▶ What is needed
Copy verbatim the material from its first line to the line that holds "rear_overhang = 77; // [50:1:110]", including that line.

## Start Information provided

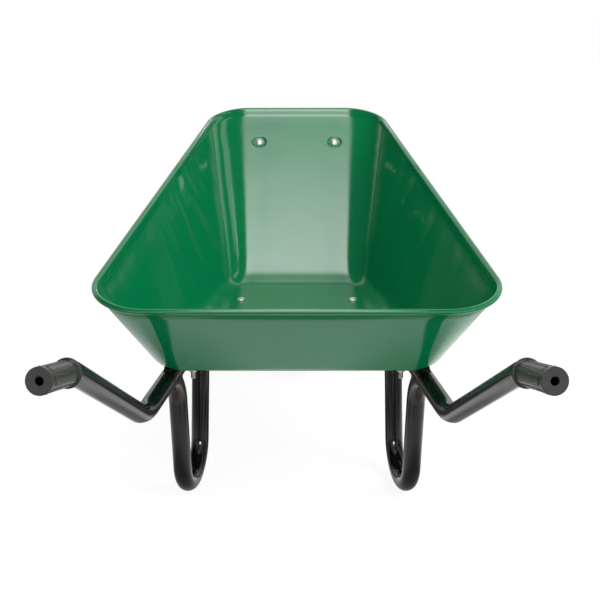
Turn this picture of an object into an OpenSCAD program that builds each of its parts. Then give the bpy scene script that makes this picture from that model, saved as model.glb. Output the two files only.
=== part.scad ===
// Single-wheel barrow with a pressed steel tray on a welded tube frame.
// Units are millimetres. The ground is z = 0, the wheel is at +Y and the handles are at -Y.

/* [Tray] */
// Length of the tray along its rim
tray_length = 882; // [700:1:1080]
// Width of the tray across its rim, at the widest place
tray_width = 662; // [540:1:800]
// Height of the underside of the floor above the ground
floor_height = 287; // [240:1:340]
// Length of the floor
floor_length = 453; // [360:1:560]
// Width of the floor, at the widest place
floor_width = 464; // [400:1:580]
// Height of the rim above the floor at the rear
rear_depth = 136; // [100:1:180]
// Height of the rim above the floor at the front
front_depth = 277; // [220:1:340]
// Thickness of the tray sheet
sheet = 1.2; // [0.8:0.1:3]
// Diameter of the rolled bead round the rim
bead_d = 10; // [7:0.5:14]
// Distance that the rear of the rim stands behind the rear edge of the floor
rear_overhang = 77; // [50:1:110]

/* [Frame tubes] */
// Outside diameter of the frame tubes and legs
tube_d = 32; // [26:0.5:38]
// Wall thickness of the frame tubes and legs
tube_wall = 2; // [1.2:0.1:3]
// Angle at which each frame tube runs in towards the wheel
toe_angle = 10.2; // [8:0.1:12]
// Distance from the middle plane to a frame tube, above the rear of the leg
tube_offset = 203; // [180:0.5:230]
// Slope of the handle between its two bends
rise_angle = 34.2; // [25:0.1:45]
// Slope of the grip
grip_slope = 17.3; // [5:0.1:24]
// Distance from the leg back to the lower handle bend
bend_back = 207; // [150:1:260]
// Height gained between the two handle bends
handle_rise = 197; // [140:1:260]

/* [Legs] */
// Centreline radius of the bend at the foot of each leg
leg_bend_r = 63.5; // [50:0.5:80]
// Backward lean of the rear upright
rear_lean = 5; // [0:0.5:10]
// Forward lean of the front upright
front_lean = 8; // [0:0.5:12]
// Radius of the sweep at the top of the rear upright
sweep_r = 80; // [60:1:100]

/* [Grips] */
// Length of each grip
grip_length = 100; // [80:1:130]
// Wall thickness of each grip
grip_wall = 1.9; // [1.5:0.1:4]

/* [Wheel] */
// Diameter of the tyre
wheel_d = 370; // [340:1:400]
// Width of the tyre
tyre_width = 90; // [70:1:100]
// Diameter of the tyre's seat on the rim
rim_seat_d = 203.2; // [180:0.1:220]
// Distance from the rear of the leg to the axle
axle_forward = 640; // [600:1:700]
// Diameter of the axle
axle_d = 16; // [14:0.5:20]

/* [Hidden] */
tube_r = tube_d / 2;
bore_r = tube_r - tube_wall;
bar_t = 3;
rail_z = floor_height - bar_t - tube_r;
bead_r = bead_d / 2;
floor_rear = -80;
floor_front = floor_rear + floor_length;
rim_rear = floor_rear - rear_overhang;
rim_front = rim_rear + tray_length - bead_d;
rim_taper = 11.3;
floor_taper = 14.7;
rim_slope = (front_depth - rear_depth) / (rim_front - rim_rear);
panel_angle = atan(front_depth / (rim_front - floor_front));
top_z = floor_height + sheet;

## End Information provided

▶ Answer
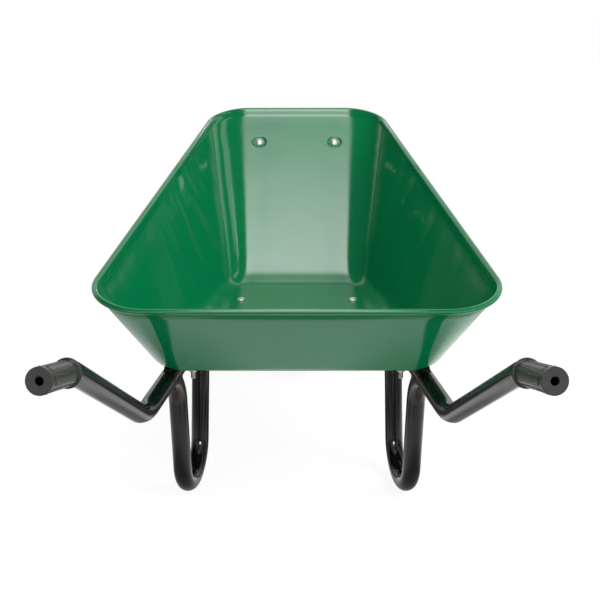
Turn this picture of an object into an OpenSCAD program that builds each of its parts. Then give the bpy scene script that makes this picture from that model, saved as model.glb. Output the two files only.
=== part.scad ===
// Single-wheel barrow with a pressed steel tray on a welded tube frame.
// Units are millimetres. The ground is z = 0, the wheel is at +Y and the handles are at -Y.

/* [Tray] */
// Length of the tray along its rim
tray_length = 882; // [700:1:1080]
// Width of the tray across its rim, at the widest place
tray_width = 662; // [540:1:800]
// Height of the underside of the floor above the ground
floor_height = 287; // [240:1:340]
// Length of the floor
floor_length = 453; // [360:1:560]
// Width of the floor, at the widest place
floor_width = 464; // [400:1:580]
// Height of the rim above the floor at the rear
rear_depth = 136; // [100:1:180]
// Height of the rim above the floor at the front
front_depth = 277; // [220:1:340]
// Thickness of the tray sheet
sheet = 1.2; // [0.8:0.1:3]
// Diameter of the rolled bead round the rim
bead_d = 10; // [7:0.5:14]
// Distance that the rear of the rim stands behind the rear edge of the floor
rear_overhang = 77; // [50:1:110]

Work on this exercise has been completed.